We’ve entered the real Texas, where folks don’t want the government or anyone telling them what to do, including commonsense things like not smoking.  I order a hamburger and home cut fries, recalling my erstwhile friend Alma’s advice, “Buy what the restaurant excels at.  A salad will suck in a bar.”  Alma knows her restaurants well, being the sole person in her 50s I’ve encountered completely incapable of cooking.  And she’s right.  I enjoy my hamburger while dipping my fries in mayonnaise.  What else could I want?

A local man, guitar in hand, takes the chair and microphone and begins to play.  It’s awful.  The audience begins shouting.  The man stops, adjusts the soundboard and begins again.  He’s really good.  We hear original songs about alien abductions, opera and moving to the zip code 79852, explaining why you’d move here.  “I found myself in the middle of nowhere…”

After the performance the bar clears.  Perhaps people do have day jobs here.  We buy a CD from the singer Alex, learning that his wife sings opera.  No one appears to be from here, but they all moved here, drawn by the idea of living in the middle of nowhere, away from the city, away from mortgages, away from rules, away from lights to a place where you can be yourself, look at the myriad stars and just live.

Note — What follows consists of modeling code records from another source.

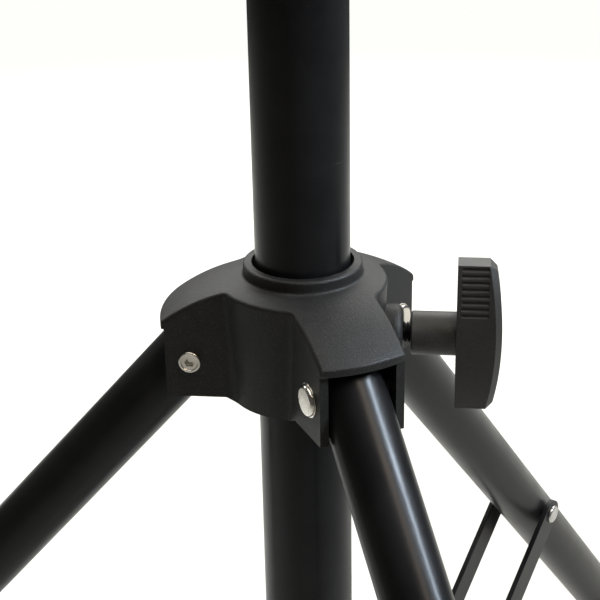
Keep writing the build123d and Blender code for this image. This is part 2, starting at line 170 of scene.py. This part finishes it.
def grained_plastic(name, dark, light, roughness, grain_mm, depth_mm, specular):
    """Moulded plastic: sandy spark-eroded grain, faint mottling, paler rubbed edges."""
    material, tree, shader = new_material(name)
    place = object_space(tree)
    fine = add_noise(tree, place, 1 / (grain_mm * MM), 2.0, 0.6)
    broad = add_noise(tree, place, 60.0, 5.0, 0.62)
    mottled = add_mix(tree, add_range(tree, broad, MIDDLE, (0, 1)), dark, light)
    flecks = add_range(tree, fine, (0.54, 0.78), (0, 0.6))
    speckled = add_mix(tree, flecks, mottled, times(light, FLECK_TONE))
    worn = add_mix(tree, edge_wear(tree), speckled, times(light, RUBBED_TONE))
    tree.links.new(worn, shader.inputs["Base Color"])
    rough = add_range(tree, broad, MIDDLE, (roughness - 0.05, roughness + 0.05))
    tree.links.new(rough, shader.inputs["Roughness"])
    tree.links.new(add_bump(tree, fine, 0.7, depth_mm * MM), shader.inputs["Normal"])
    shader.inputs["Specular IOR Level"].default_value = specular
    return material


DUST = (0.05, 0.05, 0.055)
SCUFF = (0.16, 0.15, 0.14)


def coated_metal(name, dark, light, roughness):
    """Black stoved coating: slight orange peel, fine dust and a few short level scuffs."""
    material, tree, shader = new_material(name)
    place = object_space(tree)
    broad = add_noise(tree, place, 35.0, 5.0, 0.65)
    dust = add_noise(tree, place, 2600.0, 2.0, 0.6)
    scuff = add_noise(tree, object_space(tree, (70, 70, 2400)), 1.0, 2.0, 0.5)
    toned = add_mix(tree, add_range(tree, broad, MIDDLE, (0, 1)), dark, light)
    dusted = add_mix(tree, add_range(tree, dust, (0.62, 0.8), (0, 0.3)), toned, DUST)
    scuffed = add_mix(tree, add_range(tree, scuff, (0.77, 0.82), (0, 0.6)), dusted, SCUFF)
    tree.links.new(scuffed, shader.inputs["Base Color"])
    rough = add_range(tree, broad, MIDDLE, (roughness - 0.04, roughness + 0.05))
    tree.links.new(rough, shader.inputs["Roughness"])
    peel = add_noise(tree, place, 700.0, 2.0)
    tree.links.new(add_bump(tree, peel, 0.3, 0.03 * MM), shader.inputs["Normal"])
    shader.inputs["Specular IOR Level"].default_value = 0.16
    shader.inputs["Coat Weight"].default_value = 0.05
    shader.inputs["Coat Roughness"].default_value = 0.14
    return material


DULL_TONE = 0.75            # times the metal's own colour


def bare_metal(name, colour, roughness):
    """Plated or plain steel: cloudy tone, uneven polish and shallow handling marks."""
    material, tree, shader = new_material(name)
    place = object_space(tree)
    cloudy = add_noise(tree, place, 260.0, 4.0, 0.5)
    tone = add_mix(tree, add_range(tree, cloudy, MIDDLE, (0, 1)), times(colour, DULL_TONE), colour)
    tree.links.new(tone, shader.inputs["Base Color"])
    rough = add_range(tree, cloudy, MIDDLE, (roughness - 0.06, roughness + 0.06))
    tree.links.new(rough, shader.inputs["Roughness"])
    marks = add_noise(tree, place, 1500.0, 3.0, 0.5)
    tree.links.new(add_bump(tree, marks, 0.15, 0.02 * MM), shader.inputs["Normal"])
    shader.inputs["Metallic"].default_value = 1.0
    return material


MATERIALS = {
    "coated_tube": coated_metal("coated_tube", (0.004, 0.004, 0.0045), (0.008, 0.008, 0.0085), 0.33),
    "coated_bar": coated_metal("coated_bar", (0.006, 0.006, 0.0065), (0.012, 0.012, 0.0125), 0.36),
    "hub_plastic": grained_plastic(
        "hub_plastic", (0.006, 0.006, 0.0057), (0.0115, 0.0112, 0.0105), 0.5, 0.55, 0.26, 0.27
    ),
    "knob_plastic": grained_plastic(
        "knob_plastic", (0.014, 0.013, 0.0115), (0.02, 0.0185, 0.0165), 0.47, 0.36, 0.12, 0.46
    ),
    "moulded_plastic": grained_plastic(
        "moulded_plastic", (0.012, 0.012, 0.012), (0.019, 0.019, 0.019), 0.5, 0.4, 0.1, 0.4
    ),
    "nylon": grained_plastic("nylon", (0.03, 0.03, 0.03), (0.04, 0.04, 0.04), 0.45, 0.6, 0.04, 0.4),
    "rubber": grained_plastic(
        "rubber", (0.012, 0.012, 0.012), (0.02, 0.02, 0.02), 0.72, 0.5, 0.08, 0.3
    ),
    "plated_steel": bare_metal("plated_steel", (0.82, 0.78, 0.71), 0.2),
    "rivet_steel": bare_metal("rivet_steel", (0.6, 0.59, 0.57), 0.32),
    "blackened_steel": bare_metal("blackened_steel", (0.045, 0.045, 0.048), 0.38),
}


# ---- pieces ----
def finish_piece(piece, node):
    """Gives a new piece its node's finish, and stands it in for the node on the node's body."""
    piece.data.materials.clear()
    piece.data.materials.append(MATERIALS[SLOT_OF[node]])
    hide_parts(node)
    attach(piece, BODY_OF[node])


def add_object(name, mesh):
    piece = bpy.data.objects.new(name, mesh)
    bpy.context.scene.collection.objects.link(piece)
    return piece


def apply_modifiers(piece):
    evaluated = piece.evaluated_get(bpy.context.evaluated_depsgraph_get())
    mesh = bpy.data.meshes.new_from_object(evaluated)
    piece.modifiers.clear()
    piece.data = mesh


SAME_POINT = 0.001 * MM
FLAT_ANGLE = math.radians(0.5)
CORNER_ANGLE = math.radians(34)
CORNER_SEGMENTS = 3
MANY_SIDES = 8


def frame_flat_faces(mesh, width):
    """Gives each large flat face a narrow border, so edge wear stays at its edges."""
    shape = bmesh.new()
    shape.from_mesh(mesh)
    flat = [face for face in shape.faces if len(face.verts) > MANY_SIDES]
    bmesh.ops.inset_individual(shape, faces=flat, thickness=width)
    shape.to_mesh(mesh)
    shape.free()


def softened(node, width):
    """The node's shape with every corner rounded to a small radius."""
    mesh = NODES[node].data.copy()
    shape = bmesh.new()
    shape.from_mesh(mesh)
    bmesh.ops.remove_doubles(shape, verts=shape.verts, dist=SAME_POINT)
    bmesh.ops.dissolve_limit(shape, angle_limit=FLAT_ANGLE, verts=shape.verts, edges=shape.edges)
    shape.to_mesh(mesh)
    shape.free()
    piece = add_object(f"{node}_form", mesh)
    bevel = piece.modifiers.new("round", "BEVEL")
    bevel.width = width
    bevel.segments = CORNER_SEGMENTS
    bevel.limit_method = "ANGLE"
    bevel.angle_limit = CORNER_ANGLE
    apply_modifiers(piece)
    frame_flat_faces(piece.data, width / 2)
    piece.data.polygons.foreach_set("use_smooth", [True] * len(piece.data.polygons))
    weighted = piece.modifiers.new("shade", "WEIGHTED_NORMAL")
    weighted.keep_sharp = True
    apply_modifiers(piece)
    finish_piece(piece, node)


THREAD_SIDES = 40
ROWS_PER_TURN = 10
FLAT_CREST = 0.12           # parts of half a pitch
FLANK = 0.7


def thread_depth(phase, depth):
    """How far the surface lies under the crest: a 60 degree thread with a flat crest and root."""
    slope = min(abs(2 * (phase % 1.0) - 1), 1.0)
    return depth * (1 - min(max((slope - FLAT_CREST) / FLANK, 0.0), 1.0))


def threaded_rod(node, place, stretches, pitch, depth):
    """A turned rod along local Z. Each stretch is (start, end, radius, threaded or not)."""
    rows = []
    for start, end, radius, threaded in stretches:
        count = max(2, int((end - start) / pitch * ROWS_PER_TURN)) if threaded else 2
        for index in range(count):
            height = start + (end - start) * index / (count - 1)
            lead = min(1.0, 2 * (height - start) / pitch, 2 * (end - height) / pitch)
            rows.append((height, radius, depth * lead if threaded else 0.0))
    shape = bmesh.new()
    rings = []
    for height, radius, cut in rows:
        ring = []
        for side in range(THREAD_SIDES):
            turn = side / THREAD_SIDES
            reach = radius - thread_depth(height / pitch - turn, cut)
            angle = math.tau * turn
            point = Vector((reach * math.cos(angle), reach * math.sin(angle), height))
            ring.append(shape.verts.new(place @ point))
        rings.append(ring)
    for lower, upper in zip(rings, rings[1:]):
        for side in range(THREAD_SIDES):
            other = (side + 1) % THREAD_SIDES
            shape.faces.new((lower[side], lower[other], upper[other], upper[side]))
    shape.faces.new(rings[0][::-1])
    shape.faces.new(rings[-1])
    bmesh.ops.recalc_face_normals(shape, faces=shape.faces)
    mesh = bpy.data.meshes.new(f"{node}_thread")
    shape.to_mesh(mesh)
    shape.free()
    mesh.polygons.foreach_set("use_smooth", [len(face.vertices) == 4 for face in mesh.polygons])
    finish_piece(add_object(f"{node}_thread", mesh), node)


def middle_of(node):
    low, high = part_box(node)
    return (low + high) / 2


M8_PITCH = 1.25 * MM
M8_DEPTH = 0.68 * MM
M8_TIP = 0.8 * MM


def knob_thread():
    """The M8 stud, from its tip inside the hub to its root in the knob's stem."""
    low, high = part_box("knob_stud")
    radius = (high.z - low.z) / 2
    centre = middle_of("knob_stud")
    along_x = Matrix.Rotation(math.radians(90), 4, "Y")
    place = Matrix.Translation((low.x, centre.y, centre.z)) @ along_x
    stretches = [(0, 0, radius - M8_TIP, False), (M8_TIP, high.x - low.x, radius, True)]
    threaded_rod("knob_stud", place, stretches, M8_PITCH, M8_DEPTH)


QUARTER_INCH_R = 3.175 * MM
QUARTER_INCH_PITCH = 1.27 * MM
QUARTER_INCH_DEPTH = 0.66 * MM
QUARTER_INCH_TIP = 0.5 * MM
CAMERA_STUD_LENGTH = 9.0 * MM


def camera_thread():
    """The quarter-inch stud on the pole's head, with its plain root."""
    low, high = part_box("camera_stud")
    root = (high.x - low.x) / 2
    end = high.z - low.z
    start = end - CAMERA_STUD_LENGTH
    stretches = [
        (0, start, root, False),
        (start, end - QUARTER_INCH_TIP, QUARTER_INCH_R, True),
        (end, end, QUARTER_INCH_R - QUARTER_INCH_TIP, False),
    ]
    place = Matrix.Translation((0, 0, low.z))
    threaded_rod("camera_stud", place, stretches, QUARTER_INCH_PITCH, QUARTER_INCH_DEPTH)


CORNER_RADIUS = {           # in millimetres
    "hub_casting": 0.45,
    "knob_body": 0.35,
    "lower_collar": 0.5,
    "pole_head": 0.35,
    "pole_foot_cap": 0.5,
    "pole_tube": 0.25,
    "camera_pad": 0.3,
    "leg_pivot_sleeves": 0.15,
    "leg_pivot_screws": 0.15,
    "leg_pivot_washers": 0.08,
    "collar_set_screws": 0.15,
    "clamp_nut": 0.3,
    "clamp_pad": 0.2,
}
LEG_CORNER_RADIUS = {
    "leg_tube": 0.25,
    "leg_plug": 0.3,
    "foot": 0.6,
    "leg_rivet": 0.15,
    "collar_rivets": 0.15,
}
for leg in ("front", "rear", "left"):
    for kind, radius in LEG_CORNER_RADIUS.items():
        CORNER_RADIUS[f"{kind}_{leg}"] = radius
    for side in ("a", "b"):
        CORNER_RADIUS[f"brace_bar_{leg}_{side}"] = 0.4

for node, piece in NODES.items():
    piece.data.materials.clear()
    piece.data.materials.append(MATERIALS[SLOT_OF[node]])
for node, radius in CORNER_RADIUS.items():
    softened(node, radius * MM)
knob_thread()
camera_thread()


# ---- floor and light ----
FLOOR_SOLID = 1.1           # metres from the pole, where the floor starts to fade
FLOOR_GONE = 1.9
FLOOR_COLOUR = (0.62, 0.62, 0.6, 1)


def add_floor():
    """A pale floor that fades out evenly on all sides into the white backdrop."""
    half = FLOOR_GONE
    corners = [(-half, -half, 0), (half, -half, 0), (half, half, 0), (-half, half, 0)]
    mesh = bpy.data.meshes.new("floor")
    mesh.from_pydata(corners, [], [(0, 1, 2, 3)])
    material, tree, shader = new_material("floor")
    shader.inputs["Base Color"].default_value = FLOOR_COLOUR
    shader.inputs["Roughness"].default_value = 0.95
    shader.inputs["Specular IOR Level"].default_value = 0.1
    away = tree.nodes.new("ShaderNodeVectorMath")
    away.operation = "LENGTH"
    tree.links.new(object_space(tree), away.inputs[0])
    fade = add_range(tree, away.outputs["Value"], (FLOOR_SOLID, FLOOR_GONE), (1, 0))
    tree.links.new(fade, shader.inputs["Alpha"])
    mesh.materials.append(material)
    add_object("floor", mesh)


BACK_WHITE = (1.0, 1.0, 0.97)
CEILING_WHITE = (1.0, 0.97, 0.9)
WARM = (1.0, 0.84, 0.68)
DAYLIGHT = (0.74, 0.86, 1.0)


def add_area(name, place, aim, size, radiance, colour, spread=180):
    """A soft box of the given size in metres. Its brightness is the same whatever its size."""
    data = bpy.data.lights.new(name, "AREA")
    data.shape = "RECTANGLE"
    data.size, data.size_y = size
    data.energy = radiance * math.pi * size[0] * size[1]
    data.color = colour
    data.spread = math.radians(spread)
    lamp = add_object(name, data)
    lamp.location = place
    lamp.rotation_euler = (Vector(aim) - Vector(place)).to_track_quat("-Z", "Y").to_euler()
    lamp.visible_camera = False


BACKDROP = (1.0, 1.0, 0.96)
ROOM_LIGHT = (0.08, 0.078, 0.074)


def add_world():
    """A white backdrop, and the dim even light of a room on everything."""
    world = bpy.data.worlds.new("world")
    world.use_nodes = True
    tree = world.node_tree
    seen = tree.nodes.new("ShaderNodeLightPath").outputs["Is Camera Ray"]
    background = tree.nodes["Background"]
    tree.links.new(add_mix(tree, seen, ROOM_LIGHT, BACKDROP), background.inputs["Color"])
    bpy.context.scene.world = world


add_camera()
add_floor()
add_world()
add_area("back_box", (-0.15, 1.5, 1.05), (-0.15, 1.5, 0.0), (3.4, 2.2), 3.5, BACK_WHITE)
add_area("ceiling_box", (-0.15, -0.2, 1.7), (0, -0.1, 0), (1.3, 1.0), 1.3, CEILING_WHITE, 130)
room = HUB_CENTRE + Vector((0.63, -0.57, 0.9))
add_area("room_box", room, HUB_CENTRE, (0.42, 0.4), 1.05, WARM, 60)
window = HUB_CENTRE + Vector((1.05, -0.1, 0.7))
add_area("window_box", window, HUB_CENTRE, (0.2, 0.45), 5.5, DAYLIGHT, 40)
bpy.context.scene.view_settings.view_transform = "Standard"
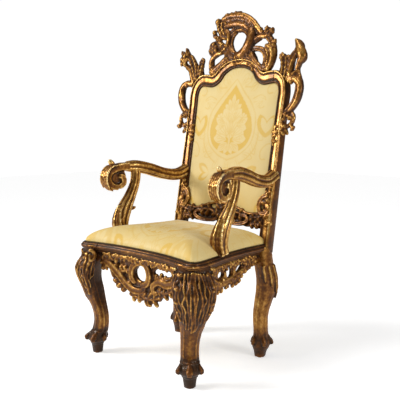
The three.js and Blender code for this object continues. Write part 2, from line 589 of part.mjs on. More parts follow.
// The arm spreads from the post to the volute
const armX = (y) => {
  const share = THREE.MathUtils.clamp((armRootY - y) / (armRootY - voluteY), 0, 1.1);
  return THREE.MathUtils.lerp(stileX + 4, frontHalf - ARM_INSET, share ** 1.15);
};
const onArm = (side) => (y, z, out) => new THREE.Vector3(side * (armX(y) + out), y, z);
const armPoint = ([y, up]) => [backBaseY + (y - 12.1) * armAlong, SEAT_HEIGHT + up * armUp];
const armLine = [[17.4, 28], [11.5, 25.8], [4, 26.5], [-4, 28.9], [-10, 30.2], [-14.6, 30.3]];
// The curl, in shares of the volute's radius from its middle
const curlLine = [
  [1.2, 0.78], [0.55, 0.82], [0.02, 0.72], [-0.52, 0.46], [-0.72, -0.06], [-0.42, -0.58], [0.12, -0.72]];
const eyeLine = [[0.06, -0.74], [0.5, -0.42], [0.44, 0.04], [0.08, 0.16]];
const tipLine = [[-0.1, 0.86], [-0.34, 1.18], [-0.5, 1.38]];
function arm(side, grow = 0) {
  const place = onArm(side);
  const half = ARM_THICKNESS / 2;
  const roll = ([y, z]) => [voluteY + y * VOLUTE_RADIUS, voluteZ + z * VOLUTE_RADIUS];
  const bar = stroke(place, armLine.map(armPoint), [1.02, 1, 1, 1.04, 1.02, 0.88].map((g) => g * half),
    { flat: armHalfWidth / half, sides: 6, steps: 7, grow });
  const curl = stroke(place, curlLine.map(roll),
    [0.8, 0.68, 0.62, 0.58, 0.56, 0.54, 0.5].map((g) => g * half),
    { flat: 1.6, sides: 5, steps: 7, grow });
  const eye = stroke(place, eyeLine.map(roll), [0.5, 0.5, 0.48, 0.4].map((g) => g * half),
    { flat: 2.1, sides: 4, steps: 3, grow });
  const web = new THREE.CylinderGeometry(
    0.8 * VOLUTE_RADIUS + grow, 0.8 * VOLUTE_RADIUS + grow, 0.5 * VOLUTE_WIDTH + 2 * grow, 8);
  web.rotateZ(Math.PI / 2);
  web.translate(side * armX(voluteY), voluteY, voluteZ);
  const tip = stroke(place, tipLine.map(roll), [12, 11, 6], { steps: 3, grow });
  return joined([bar, curl, eye, solid(web), tip]);
}
const supportBaseY = backBaseY - SUPPORT_REACH;
const supportLine = [
  [-10.8, 29.2], [-10.6, 26.6], [-11.4, 22.4], [-13.8, 17.2], [-16.9, 12], [-18.9, 7], [-18.7, 2.8], [-18, 0],
].map(([y, up]) => [supportBaseY + (y + 18) * armAlong, SEAT_HEIGHT + up * armUp]);
function supportBar(side, grow = 0) {
  const base = planEdge(supportBaseY, "y") - 7;
  const place = (y, z, out) => {
    const share = THREE.MathUtils.clamp((z - SEAT_HEIGHT) / ARM_HEIGHT, 0, 1);
    return new THREE.Vector3(side * (THREE.MathUtils.lerp(base, armX(y) - 4, share) + out), y, z);
  };
  const half = SUPPORT_WIDTH / 2;
  const bar = stroke(place, supportLine, [0.72, 0.74, 0.76, 0.88, 1.1, 1.16, 1.04, 1.1].map((g) => g * half),
    { sides: 6, steps: 8, flat: 0.9, grow });
  const tip = stroke(place, [[-0.78, 0.44], [-0.62, 0.4], [-0.5, 0.385]].map(
    ([y, up]) => [supportBaseY + (y + 1) * 18 * armAlong, SEAT_HEIGHT + up * ARM_HEIGHT]),
      [14, 9, 4], { steps: 2, grow });
  return joined([bar, tip]).intersect(block([-FAR, -FAR, SEAT_HEIGHT + GAP - grow], [FAR, FAR, over]));
}

// Upholstered seat: a crowned pad that rests on the rails and is cut round the supports and posts
function seatPad() {
  const rim = planRow.map((p) => new THREE.Vector2(p.x, Math.min(p.y, seatRearY - 32)));
  const across = sideways(planRow, true);
  const centre = new THREE.Vector2(0, (SEAT_FRONT_Y + seatRearY) / 2);
  const every = rim.map((p, i) => p.clone().addScaledVector(across[i], -SEAT_INSET))
    .filter((_, i) => i % 2 === 0);
  const layers = [[0.99, GAP], [1, 0.6 * SEAT_EDGE],
    [0.97, SEAT_EDGE], [0.84, 0.7 * SEAT_CROWN], [0.45, SEAT_CROWN]];
  const rings = layers.map(([share, up]) => every.map((p) => {
    const q = centre.clone().lerp(p, share);
    return new THREE.Vector3(q.x, q.y, SEAT_HEIGHT + up);
  }));
  const outline = every.map((p) => p.clone());
  return loft(rings, outline)
    .subtract(backFrame(GAP)).subtract(supportBar(1, GAP)).subtract(supportBar(-1, GAP));
}

// Upholstered panel in the frame of the back, crowned to the front
function backPanel() {
  const across = sideways(frameRow);
  const inner = frameRow.map((p, i) => new THREE.Vector2(p.x, p.y).addScaledVector(across[i], -p.z - GAP));
  const foot = LOWER_RAIL_BOTTOM + 0.3 * LOWER_RAIL_HEIGHT;
  const above = inner.filter((p) => p.y > foot);
  const footAt = (p, q) => p.clone().lerp(q, (foot - p.y) / (q.y - p.y));
  const outline = [footAt(above[0], above[1]), ...above,
    footAt(above[above.length - 1], above[above.length - 2])];
  const middle = new THREE.Vector2(0, SHOULDER_HEIGHT / 2);
  const layers = [[1, -PANEL_BACK], [1, PANEL_FRONT], [0.86, PANEL_FRONT + 0.45 * PANEL_CROWN],
    [0.6, PANEL_FRONT + PANEL_CROWN]];
  const rings = layers.map(([share, front]) => outline.map((p) => {
    const q = middle.clone().lerp(p, share);
    return onBack(q.x, q.y, front);
  }));
  return loft(rings, outline).subtract(lowerRailBar(GAP));
}

// The largest body of a joined or cut mesh, without the slivers and pockets that a cut or join leaves.
// Triangles are of one body where they share an edge.
function largestBody(position, index) {
  const count = index.length / 3;
  const owner = Array.from({ length: count }, (_, i) => i);
  const root = (i) => {
    while (owner[i] !== i) i = owner[i];
    return i;
  };
  const seen = new Map();
  for (let i = 0; i < index.length; i++) {
    const triangle = Math.floor(i / 3);
    const next = index[i % 3 === 2 ? i - 2 : i + 1];
    const edge = `${Math.min(index[i], next)} ${Math.max(index[i], next)}`;
    if (seen.has(edge)) owner[root(triangle)] = root(seen.get(edge));
    seen.set(edge, triangle);
  }
  const bodies = new Map();
  for (let i = 0; i < count; i++) {
    const key = root(i);
    if (!bodies.has(key)) bodies.set(key, []);
    bodies.get(key).push(...index.slice(3 * i, 3 * i + 3));
  }
  return [...bodies.values()].sort((a, b) => signedVolume(position, b) - signedVolume(position, a))[0];
}

function mesh(name, made, finish) {
  const { vertProperties, triVerts } = made.getMesh();
  const body = new THREE.BufferGeometry();
  body.setAttribute("position", new THREE.Float32BufferAttribute(vertProperties, 3));
  body.setIndex(largestBody(vertProperties, triVerts));
  const piece = new THREE.Mesh(body.toNonIndexed(), new THREE.MeshStandardMaterial(finish));
  piece.geometry = mergeVertices(piece.geometry, 1e-4);
  piece.name = name;
  return piece;
}

const throne = new THREE.Group();
throne.add(mesh("front_rail", joined([seatBand, frontApron()]).intersect(
  block([-frontJointX, -FAR, under], [frontJointX, SEAT_FRONT_Y + SEAT_DEPTH / 3, over])), GILT));
throne.add(mesh("rear_rail", seatBand.intersect(
  block([-rearJointX + GAP, sideFrontJointY, under], [rearJointX - GAP, FAR, over])).subtract(
  block([-FAR, -FAR, under], [FAR, sideRearJointY, over])), GILT));
for (const [name, side] of Object.entries(SIDES)) {
  const half = side < 0 ? [-FAR, 0] : [0, FAR];
  throne.add(mesh(`front_leg_${name}`, frontLeg(side), GILT));
  throne.add(mesh(`rear_post_${name}`, rearPost(side), GILT));
  throne.add(mesh(`side_rail_${name}`, joined([seatBand, sideApron(side)]).intersect(
    block([half[0], sideFrontJointY, under], [half[1], sideRearJointY, over])), GILT));
  throne.add(mesh(`arm_${name}`, arm(side).subtract(backFrame(GAP)), GILT));
  throne.add(mesh(`arm_support_${name}`, supportBar(side).subtract(arm(side, GAP)), GILT));
}
throne.add(mesh("crest_rail", crestRail(), GILT));
throne.add(mesh("lower_back_rail", lowerRail(), GILT));
throne.add(mesh("seat_pad", seatPad(), DAMASK));
throne.add(mesh("back_panel", backPanel(), DAMASK));

// The origin is on the floor, at the middle of the throne's own length and width
const bounds = new THREE.Box3().setFromObject(throne);
throne.position.set(-(bounds.min.x + bounds.max.x) / 2, -(bounds.min.y + bounds.max.y) / 2, 0);

export default throne;
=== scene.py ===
import math
import bpy
import numpy as np
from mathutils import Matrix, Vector


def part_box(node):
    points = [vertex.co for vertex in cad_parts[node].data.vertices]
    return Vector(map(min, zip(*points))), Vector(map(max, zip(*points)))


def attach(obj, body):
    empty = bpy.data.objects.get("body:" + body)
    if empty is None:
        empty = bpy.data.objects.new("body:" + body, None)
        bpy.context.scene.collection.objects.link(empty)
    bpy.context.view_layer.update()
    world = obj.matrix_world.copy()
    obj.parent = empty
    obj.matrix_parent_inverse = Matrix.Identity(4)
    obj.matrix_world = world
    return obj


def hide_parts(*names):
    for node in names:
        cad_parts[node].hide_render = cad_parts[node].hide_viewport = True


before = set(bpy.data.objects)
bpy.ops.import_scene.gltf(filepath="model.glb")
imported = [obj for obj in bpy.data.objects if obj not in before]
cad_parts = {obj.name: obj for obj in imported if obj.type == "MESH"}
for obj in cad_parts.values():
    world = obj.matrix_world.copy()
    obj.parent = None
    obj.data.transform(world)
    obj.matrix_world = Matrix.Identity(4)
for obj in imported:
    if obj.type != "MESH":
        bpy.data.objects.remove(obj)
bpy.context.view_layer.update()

# Seat frame: four rails of beech or walnut, tenoned into the legs, one carved and gilded moulding cut at
# the joints. The front and side rails carry pierced leafy aprons below. All the carving is drawn as strokes,
# swept into bars, joined and gone over, as a carver goes from a drawing to the blank and then to finer tools.
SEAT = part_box("front_rail")[1][2]
rear_face = 0.165
MIDDLE = np.array([(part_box("front_leg_left")[0][0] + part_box("front_leg_right")[1][0]) / 2,
                   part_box("rear_rail")[1][1] - rear_face, 0.0])
SIDES = (("left", -1), ("right", 1))
STROKE_STEP = 0.003


def smooth(points, steps, values=None, closed=False):
    """Places on a centripetal Catmull-Rom line through points, each with its value where values are given."""
    p = np.asarray(points, float) if values is None else np.column_stack([points, values]).astype(float)
    spans = len(p) if closed else len(p) - 1
    if closed:
        p = np.vstack([p[-1:], p, p[:2]])
    else:
        p = np.vstack([2 * p[:1] - p[1:2], p, 2 * p[-1:] - p[-2:-1]])
    t = np.linspace(0, spans, steps + 1)[:steps if closed else steps + 1]
    i = np.minimum(t.astype(int), spans - 1)
    w = (t - i)[:, None]
    p0, p1, p2, p3 = p[i], p[i + 1], p[i + 2], p[i + 3]
    d0, d1, d2 = (np.sqrt(np.linalg.norm(b - a, axis=1))[:, None] + 1e-9
                  for a, b in ((p0, p1), (p1, p2), (p2, p3)))
    m1 = d1 * ((p1 - p0) / d0 - (p2 - p0) / (d0 + d1) + (p2 - p1) / d1)
    m2 = d1 * ((p2 - p1) / d1 - (p3 - p1) / (d1 + d2) + (p3 - p2) / d2)
    return p1 + m1 * w + (3 * (p2 - p1) - 2 * m1 - m2) * w ** 2 + (2 * (p1 - p2) + m1 + m2) * w ** 3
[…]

I’ve found the Texas I’d so feared.  The West Texas of the movies.  The Texas of certain police harassment due to our Colorado license plates.  What did we find?  Kind, loving people.  People feeding Bloodroot because he appears too thin to them.  People interrupting their work day to measure a door to be sure the wheelchair would fit.  Everything I thought was wrong.  Time to examine my own prejudices!